A clearer picture of the new PISCES market for private company share trading is emerging. Following the publication of the draft PISCES Regulations by HM Treasury (see our briefing here), the Financial Conduct Authority has published a consultation on its draft PISCES Sourcebook, including the core disclosure requirements for participating companies. The rules are aimed, for the most part, at PISCES operators, who will be responsible for setting the requirements for their platform within the parameters laid down by the FCA, as well as monitoring compliance with their rules and imposing sanctions when those rules are breached. This briefing provides a summary of the key points from the FCA’s consultation.
The UK Market Abuse Regulation will not apply to PISCES
The FCA states that it wants to build on private market practices and risk tolerance: a “private-plus” mindset, rather than using the public markets as its model. An example of this philosophy at work is the fact that MAR will not apply to PISCES. This means that there will be no obligation to disclosure inside information and there will be no civil market abuse regime. Instead it is proposed that operators will set their own disclosure rules (see below) and be under an obligation to have monitoring arrangements in place to detect breaches of their rules (including manipulative trading practices) and conduct prohibited under the criminal market manipulation regime (s.89 and s.90 Financial Service Act 2012) which will apply to PISCES.
Disclosure requirements – core information supplemented by operator requirements
Operators must require participating companies to make “core disclosures” ahead of trading windows. A table of this core information is set out in the consultation (pg 19) and includes:
- a business overview;
- a management overview;
- financial statements and related audit report;
- information about the directors, including in relation to their dealings in the company’s shares;
- key material risk factors specific to the PISCES company; and
- forward looking information – forecasts of financial information and details of any business strategy or obligations for at least the next 12 months.
The FCA notes that this core information may not give sufficient information to investors to enable them to trade in the shares of a PISCES company so the draft rules put operators under an obligation to fill this gap via an overarching obligation to ensure that their disclosure rules, taken as a whole, are appropriate for their market. The FCA’s draft guidance suggests that this may be achieved in a variety of ways including a “sweeper-model” where the operator rules would require further disclosure in general terms, for example information the board of directors of a PISCES company considers relevant, or an “ask-model” where the operator would design a Q&A function that investors could use to request further information from a PISCES company.
The disclosure would not be public and would only be made available to investors participating in a particular trading event.
Under the draft PISCES Regulations, core disclosures will be subject to a negligence liability standard (meaning the company may be liable for negligent misstatements or omissions) while forward-looking information and any additional (non-core) information disclosed by PISCES companies and relied on by investors will only be subject to a lower fraud standard (with company liability where a director has known or been reckless about a misleading statement).

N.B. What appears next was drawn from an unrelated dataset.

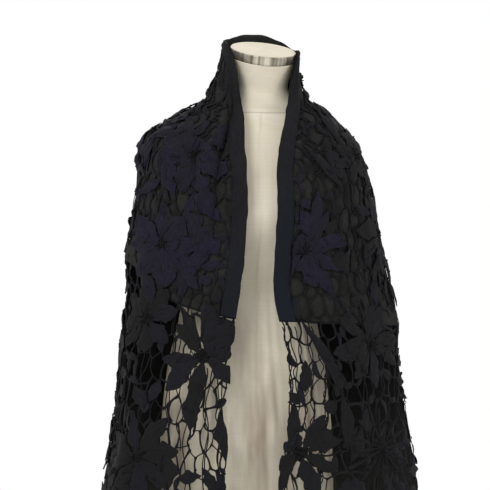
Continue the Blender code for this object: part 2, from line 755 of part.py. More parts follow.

Trading events – more control for PISCES companies
One of the FCA’s stated objectives in formulating the rules relating to trading events is to allow PISCES companies a higher degree of control over the trading of their shares than is possible for shares admitted to public markets.
As such, it is proposed that operator rules would need to enable PISCES companies to:
- set price parameters (floor or ceiling prices);
- allow only permissioned trading events (where only certain investors are permitted to participate in trading events) if it serves the purpose of promoting or protecting the legitimate commercial interest of the company. The FCA does not specify what these would be in its draft rules but the intention is to prevent unreasonable and arbitrary criteria being used to prevent investors from accessing trading events. Examples of legitimate interests given in the consultation include not allowing competitors to participate in a trading event, and restricting trade execution sizes.
Disciplinary arrangements – operators on the front line
Under the proposed FCA rules, operators will be responsible for taking disciplinary action against PISCES companies, members and participants when their rules are breached. As such, it is proposed that an operator’s rules must enable it to:
- refuse or cancel admission of a PISCES company’s shares if it has serious grounds to conclude that the company is not or is no longer, willing or able to comply with its rules;
- postpone or suspend trading when it has reason to believe that there has been, or is likely to be, a significant breach of its rules or its own obligations in relation to operating a PISCES platform;
- terminate a PISCES trading event where it appears that a breach, or likely breach, is sufficiently serious to be likely to cause significant damage to the interests of investors or the orderly function of the PISCES; and
- make public any decision to postpone, suspend or terminate and notify the FCA accordingly.
Next steps and timing
The consultation closes on 17 February 2025.
The FCA will publish its final rules after HM Treasury has laid its final statutory instrument before Parliament. This is expected to be by May 2025.
Early in 2025, the FCA will publish further information about pre-application opportunities for firms interested in applying to be a PISCES operator.